À Clacton-on-Sea, petite station balnéaire du sud-est qui a massivement voté pour le Brexit, Terry Lovadaw, superviseur de 57 ans dans une des boutiques de l'artère principale, voyait la vie en rose. «Il y aura plus d'emplois, ça va mettre un terme à l'immigration», assurait-il.

Les incertitudes qui pèsent sur l'avenir du pays ont toutefois fait plonger la livre britannique et poussé l'agence Moody's à abaisser de stable à négative la perspective de la note du Royaume-Uni, avec la menace d'une dégradation prochaine de cette note.

Ailleurs en Europe, le ton monte et vire à l'aigre à l'égard des Britanniques. Réunis à Berlin, les ministres des Affaires étrangères des six pays fondateurs de l'UE ont pressé Londres d'accélérer le divorce.

Le Français Jean-Marc Ayrault a insisté pour qu'un nouveau premier ministre soit désigné au plus vite à Londres, dans «quelques jours», et son homologue allemand Frank-Walter Steinmeier a souhaité que le processus de rupture s'enclenche «aussi vite que possible».

David Cameron a annoncé que sa démission prendrait effet en octobre, après la nomination de son successeur auquel il veut laisser le soin de conduire les négociations avec l'UE. Elles pourraient durer jusqu'à deux ans et, entre-temps, le Royaume-Uni restera lié par les accords existants.

M. Cameron doit retrouver mardi ses pairs lors d'un sommet européen à Bruxelles qui s'annonce très délicat pour lui, alors que le commissaire européen britannique Jonathan Hill a annoncé sa démission samedi.

La question de sa succession ajoute à l'incertitude ambiante.
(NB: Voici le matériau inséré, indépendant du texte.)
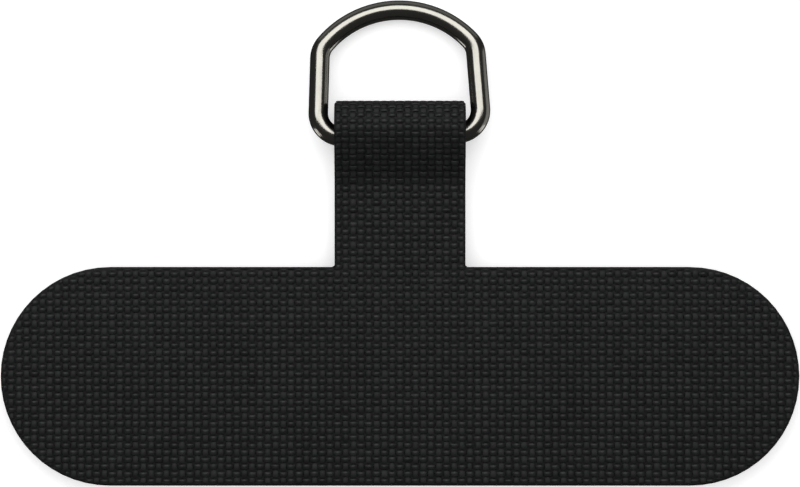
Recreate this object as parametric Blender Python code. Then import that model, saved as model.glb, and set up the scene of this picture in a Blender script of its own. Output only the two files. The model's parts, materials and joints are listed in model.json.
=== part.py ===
# Phone tether pad with a D-ring. A T-shaped piece of woven cloth, two bonded plies
# thick, lies on its back. Its tab is folded over the bar of a soldered wire D-ring.
# Metres. +X runs along the pad, +Y from the pad towards the ring, +Z out of the front.
# The origin is under the centre of the whole part, on the surface that it lies on.

import math

import bmesh
import bpy
from mathutils import Matrix, Vector

# Cloth
PLY = 0.0010  # one ply of the cloth
PAD_LENGTH = 0.0610
PAD_WIDTH = 0.0167  # also the diameter of the pad's round ends
TAB_WIDTH = 0.0100
TAB_REACH = 0.0127  # from the pad's long edge to the outside of the fold
SLOPE_LENGTH = 0.0040  # from the bar to where the two plies meet

# Ring
WIRE_DIAMETER = 0.0015
RING_DEPTH = 0.0082  # inside, from the bar to the top of the crown
RING_SIDE_GAP = 0.00054  # between the foot of each leg and the tab's edge
LEG_LEAN = math.radians(3.0)  # how far each leg leans in
CORNER_RADIUS = 0.0018  # of the wire's centreline, between the bar and a leg
SHOULDER_RADIUS = 0.00175  # of the wire's centreline, between a leg and the crown
CROWN_RADIUS = 0.0074  # of the wire's centreline
RING_TURN = math.radians(1.5)  # how far the ring lies turned in its fold, seen from above

# The fold round the bar
FLOOR_GAP = 0.00043  # under the bar
ROOF_GAP = 0.00085  # from the bar's top up to the crest's inside, so the slope clears it too
NOSE_GAP = 0.00088  # between the bar and the end of the hollow
NOSE_INSIDE = 0.00098  # from the crest to the end of the hollow

# Smoothness
END_STEPS = 12  # a quarter of a round end
FOLD_STEPS = 8  # a quarter of the fold
CROWN_STEPS = 20
CORNER_STEPS = 8
WIRE_BEVEL_STEPS = 4  # a twelve-sided wire
WELD_DISTANCE = 0.00001
OVERSHOOT = 0.0010  # how far the trimming shapes reach past each other
CREST_EASE = 0.32  # share of the slope that starts level
FOOT_EASE = 0.27  # share of the slope that ends level
HOLLOW_SHORT = 0.8  # how many plies the hollow ends before the slope does
HOLLOW_LIFT = 0.15  # in plies, how much the hollow's roof rises where the slope levels out

QUARTER_HANDLE = 4 / 3 * math.tan(math.pi / 8)  # makes a Bezier piece a quarter circle

# Sizes that follow
wire_radius = WIRE_DIAMETER / 2
pad_thickness = 2 * PLY
bar_height = PLY + FLOOR_GAP + wire_radius
crest_height = bar_height + wire_radius + ROOF_GAP + PLY
crown_reach = RING_DEPTH + WIRE_DIAMETER  # from the bar's centreline to the crown's
leg_foot = TAB_WIDTH / 2 + RING_SIDE_GAP + wire_radius
ring_droop = math.asin((bar_height - wire_radius) / crown_reach)  # the crown rests
crown_centre = crown_reach - CROWN_RADIUS


def height_of_crown_top():
    """How far the crown reaches past the bar along Y, to the outside of the wire."""
    across = math.cos(ring_droop) * math.cos(RING_TURN)
    stretch = math.hypot(math.sin(RING_TURN), across)
    return crown_centre * across + CROWN_RADIUS * stretch + wire_radius


# Places along Y, with the whole part centred on the origin
fold_to_bar = wire_radius + NOSE_GAP + PLY
bar_past_pad = TAB_REACH - fold_to_bar
whole_length = PAD_WIDTH + bar_past_pad + height_of_crown_top()
pad_bottom = -whole_length / 2
pad_top = pad_bottom + PAD_WIDTH
bar_place = pad_top + bar_past_pad
fold_end = pad_top + TAB_REACH
crest_place = fold_end - PLY - NOSE_INSIDE
slope_end = bar_place - SLOPE_LENGTH


def clear_scene():
    for old in list(bpy.data.objects):
        bpy.data.objects.remove(old, do_unlink=True)


def new_collection(name):
    made = bpy.data.collections.new(name)
    bpy.context.scene.collection.children.link(made)
    return made


def finish(name, color, roughness, metallic):
    made = bpy.data.materials.new(name)
    made.use_nodes = True
    shader = made.node_tree.nodes["Principled BSDF"]
    shader.inputs["Base Color"].default_value = (*color, 1.0)
    shader.inputs["Roughness"].default_value = roughness
    shader.inputs["Metallic"].default_value = metallic
    return made


def add_bezier(curve, points):
    """Adds a closed Bezier outline. Each point is (place, handle before, handle after)."""
    spline = curve.splines.new("BEZIER")
    spline.bezier_points.add(len(points) - 1)
    spline.use_cyclic_u = True
    for made, (place, before, after) in zip(spline.bezier_points, points):
        made.handle_left_type = "FREE"
        made.handle_right_type = "FREE"
        made.co = (*place, 0)
        made.handle_left = (*before, 0)
        made.handle_right = (*after, 0)


def knot(place, before=(0, 0), after=(0, 0)):
    """A Bezier point whose handles are given as steps away from it."""
    here = Vector(place)
    return here, here + Vector(before), here + Vector(after)


def extruded_outline(name, outlines, thickness, steps, matrix, collection):
    """A closed mesh from flat outlines, the ones inside another being holes."""
    curve = bpy.data.curves.new(name, "CURVE")
    curve.dimensions = "2D"
    curve.fill_mode = "BOTH"
    curve.extrude = thickness / 2
    curve.resolution_u = steps
    for outline in outlines:
        add_bezier(curve, outline)
    flat = bpy.data.objects.new(name + "_outline", curve)
    collection.objects.link(flat)
    flat.matrix_world = matrix
    bpy.context.view_layer.update()
    evaluated = flat.evaluated_get(bpy.context.evaluated_depsgraph_get())
    mesh = bpy.data.meshes.new_from_object(evaluated)
    mesh.name = name
    welded = bmesh.new()
    welded.from_mesh(mesh)
    bmesh.ops.remove_doubles(welded, verts=welded.verts, dist=WELD_DISTANCE)
    bmesh.ops.recalc_face_normals(welded, faces=welded.faces)
    welded.to_mesh(mesh)
    welded.free()
    solid = bpy.data.objects.new(name, mesh)
    collection.objects.link(solid)
    solid.matrix_world = flat.matrix_world
    bpy.data.objects.remove(flat, do_unlink=True)
    return solid


def plan_outline():
    """The T seen from above: a long bar with round ends, and the tab running past its fold."""
    end_radius = PAD_WIDTH / 2
    middle = pad_bottom + end_radius
    straight = PAD_LENGTH / 2 - end_radius
    reach = end_radius * QUARTER_HANDLE
    half_tab = TAB_WIDTH / 2
    past_fold = fold_end + OVERSHOOT
    return [
        knot((-straight, pad_bottom), before=(-reach, 0)),
        knot((straight, pad_bottom), after=(reach, 0)),
        knot((straight + end_radius, middle), before=(0, -reach), after=(0, reach)),
        knot((straight, pad_top), before=(reach, 0)),
        knot((half_tab, pad_top)),
        knot((half_tab, past_fold)),
        knot((-half_tab, past_fold)),
        knot((-half_tab, pad_top)),
        knot((-straight, pad_top), after=(-reach, 0)),
        knot((-straight - end_radius, middle), before=(0, reach), after=(0, -reach)),
    ]


def fold_outline(ply, back, foot, lift=0):
    """Knots of the fold, ply inside its outer face, from its floor round the nose to its foot."""
    slope = crest_place - back
    middle = crest_height / 2
    end = fold_end - ply
    top = crest_height - ply
    rise = (middle - ply) * QUARTER_HANDLE
    run = (end - crest_place) * QUARTER_HANDLE
    return [
        knot((crest_place, ply), after=(run, 0)),
        knot((end, middle), before=(0, -rise), after=(0, rise)),
        knot((crest_place, top), before=(run, 0), after=(-CREST_EASE * slope, 0)),
        knot((back, foot), before=(FOOT_EASE * slope, lift)),
    ]


def side_outlines():
    """The cloth seen along X, as (Y, Z): the outside, and the hollow for the bar."""
    before_pad = pad_bottom - OVERSHOOT
    outside = fold_outline(0, slope_end, pad_thickness)
    outside += [knot((before_pad, pad_thickness)), knot((before_pad, 0))]
    hollow = fold_outline(PLY, slope_end + HOLLOW_SHORT * PLY, PLY, HOLLOW_LIFT * PLY)
    return [outside, hollow]


def make_cloth(parts, cutters):
    """The pad and the folded tab, one piece of cloth: its side view trimmed to its plan."""
    # The side view's own X, Y and Z lie along the part's Y, Z and X.
    side_view = Matrix(((0, 0, 1, 0), (1, 0, 0, 0), (0, 1, 0, 0), (0, 0, 0, 1)))
    cloth = extruded_outline(
        "woven_pad", side_outlines(), PAD_LENGTH + OVERSHOOT, FOLD_STEPS, side_view, parts
    )
    plan_view = Matrix.Translation((0, 0, bar_height))
    trim = extruded_outline(
        "pad_plan", [plan_outline()], 2 * (bar_height + OVERSHOOT), END_STEPS, plan_view, cutters
    )
    trim.hide_render = True
    trim.display_type = "WIRE"
    trimmed = cloth.modifiers.new("trimmed_to_plan", "BOOLEAN")
    trimmed.operation = "INTERSECT"
    trimmed.solver = "EXACT"
    trimmed.object = trim
    cloth.data.materials.append(finish("coated_black_weave", (0.02, 0.021, 0.022), 0.6, 0.0))
    return cloth


def arc(centre, radius, start, end, steps):
    """Points of an arc, both ends included, with angles measured from +X."""
    turns = [start + (end - start) * i / steps for i in range(steps + 1)]
    return [
        Vector((centre[0] + radius * math.cos(a), centre[1] + radius * math.sin(a)))
        for a in turns
    ]


def right_half_of_ring():
    """The wire's centreline from the bar's right end, up the leg, to the top of the crown."""
    lean_in = Vector((-math.sin(LEG_LEAN), math.cos(LEG_LEAN)))
    inward = Vector((-math.cos(LEG_LEAN), -math.sin(LEG_LEAN)))
    foot = Vector((leg_foot, 0))
    # A corner's centre is one radius above the bar and one inside the leg.
    base = foot + inward * CORNER_RADIUS
    corner = base + lean_in * ((CORNER_RADIUS - base.y) / lean_in.y)
    # A shoulder's centre is one radius inside the leg and one inside the crown.
    base = foot + inward * SHOULDER_RADIUS - Vector((0, crown_centre))
    along = base.dot(lean_in)
    room = (CROWN_RADIUS - SHOULDER_RADIUS) ** 2 - base.length_squared
    shoulder = base + lean_in * (math.sqrt(along**2 + room) - along)
    crown_start = math.atan2(shoulder.y, shoulder.x)
    shoulder = shoulder + Vector((0, crown_centre))
    points = arc(corner, CORNER_RADIUS, -math.pi / 2, LEG_LEAN, CORNER_STEPS)
    points += arc(shoulder, SHOULDER_RADIUS, LEG_LEAN, crown_start, CORNER_STEPS)
    top = arc((0, crown_centre), CROWN_RADIUS, crown_start, math.pi / 2, CROWN_STEPS)
    return points + top[1:]


def make_ring(parts):
    """A closed D of round wire. Its origin is on the bar, which it turns about."""
    half = right_half_of_ring()
    mirrored = [Vector((-p.x, p.y)) for p in reversed(half[:-1])]
    centreline = half + mirrored
    curve = bpy.data.curves.new("d_ring", "CURVE")
    curve.dimensions = "3D"
    curve.bevel_depth = wire_radius
    curve.bevel_resolution = WIRE_BEVEL_STEPS
    spline = curve.splines.new("POLY")
    spline.points.add(len(centreline) - 1)
    spline.use_cyclic_u = True
    for point, place in zip(spline.points, centreline):
        point.co = (place.x, place.y, 0, 1)
    ring = bpy.data.objects.new("d_ring", curve)
    parts.objects.link(ring)
    ring.location = (0, bar_place, bar_height)
    ring.rotation_euler = (-ring_droop, 0, RING_TURN)
    curve.materials.append(finish("polished_nickel", (0.66, 0.65, 0.61), 0.22, 1.0))
    return ring


def main():
    clear_scene()
    parts = new_collection("phone_tether_pad")
    cutters = new_collection("joined_shapes")
    make_cloth(parts, cutters)
    make_ring(parts)


main()
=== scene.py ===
import json
import math

import bmesh
import bpy
import numpy as np
from mathutils import Euler, Matrix, Vector


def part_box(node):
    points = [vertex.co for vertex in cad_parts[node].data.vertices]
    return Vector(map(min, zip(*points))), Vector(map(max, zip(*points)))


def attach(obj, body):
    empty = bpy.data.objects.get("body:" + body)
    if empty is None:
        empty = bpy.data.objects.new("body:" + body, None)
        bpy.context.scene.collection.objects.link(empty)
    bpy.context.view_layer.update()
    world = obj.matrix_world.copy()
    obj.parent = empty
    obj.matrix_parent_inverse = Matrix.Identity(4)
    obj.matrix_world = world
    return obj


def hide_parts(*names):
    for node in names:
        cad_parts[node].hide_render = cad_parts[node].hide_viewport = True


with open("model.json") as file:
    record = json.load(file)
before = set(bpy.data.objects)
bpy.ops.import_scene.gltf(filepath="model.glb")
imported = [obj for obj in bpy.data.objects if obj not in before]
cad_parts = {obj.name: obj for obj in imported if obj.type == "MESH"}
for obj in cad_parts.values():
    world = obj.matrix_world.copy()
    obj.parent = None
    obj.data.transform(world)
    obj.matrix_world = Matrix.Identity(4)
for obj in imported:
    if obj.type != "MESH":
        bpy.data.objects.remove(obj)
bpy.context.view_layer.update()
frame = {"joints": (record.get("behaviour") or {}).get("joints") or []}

# Phone tether pad: a T of coated black weave, folded over the bar of a small nickel D-ring.
# Metres, in the frame's own axes. Everything is generated here, no images.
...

Boris Johnson semblerait un choix logique. Mais autant «BoJo» était populaire lorsqu'il était maire de Londres, autant il cristallise aujourd'hui le mécontentement d'une partie du Royaume-Uni.

Une UE en deuil de ses idéaux

Le leader travailliste Jeremy Corbyn, qui a été critiqué pour la mollesse de ses interventions en faveur du maintien dans l'UE, a lui aussi estimé qu'il devait y avoir «une négociation rapidement». «Nous ne pouvons vivre dans l'incertitude pendant deux ans», a ajouté le chef de l'opposition, contesté dans son camp mais visiblement pas prêt, lui, à démissionner.

Alors que les mouvements populistes prospèrent à travers l'Europe, le Brexit pourrait provoquer une réaction en chaîne. Déjà, la chef de l'extrême droite française Marine Le Pen (FN) et le député d'extrême droite néerlandais Geert Wilders ont appelé à des référendums dans leur pays.

Les quotidiens britanniques reflétaient la division d'un royaume écartelé.

«Chapeau, la Grande-Bretagne!», titrait le Daily Mail, un tabloïd qui a mené une campagne virulente contre l'Europe. «Voici le jour où le peuple silencieux de Grande-Bretagne s'est élevé contre l'élite méprisante de Bruxelles et une classe politique arrogante et déconnectée».

Du côté des pro-Europe, le Daily Mirror demandait en première page: «que diable va-t-il se passer maintenant? »

Le reste de la presse européenne décrétait en majorité samedi une Union européenne en deuil de ses idéaux et contrainte au sursaut pour assurer sa survie. «Trahis par les patries des Beatles» et «le retour de l'égoïsme national», constatait avec amertume le journal italien La Stampa.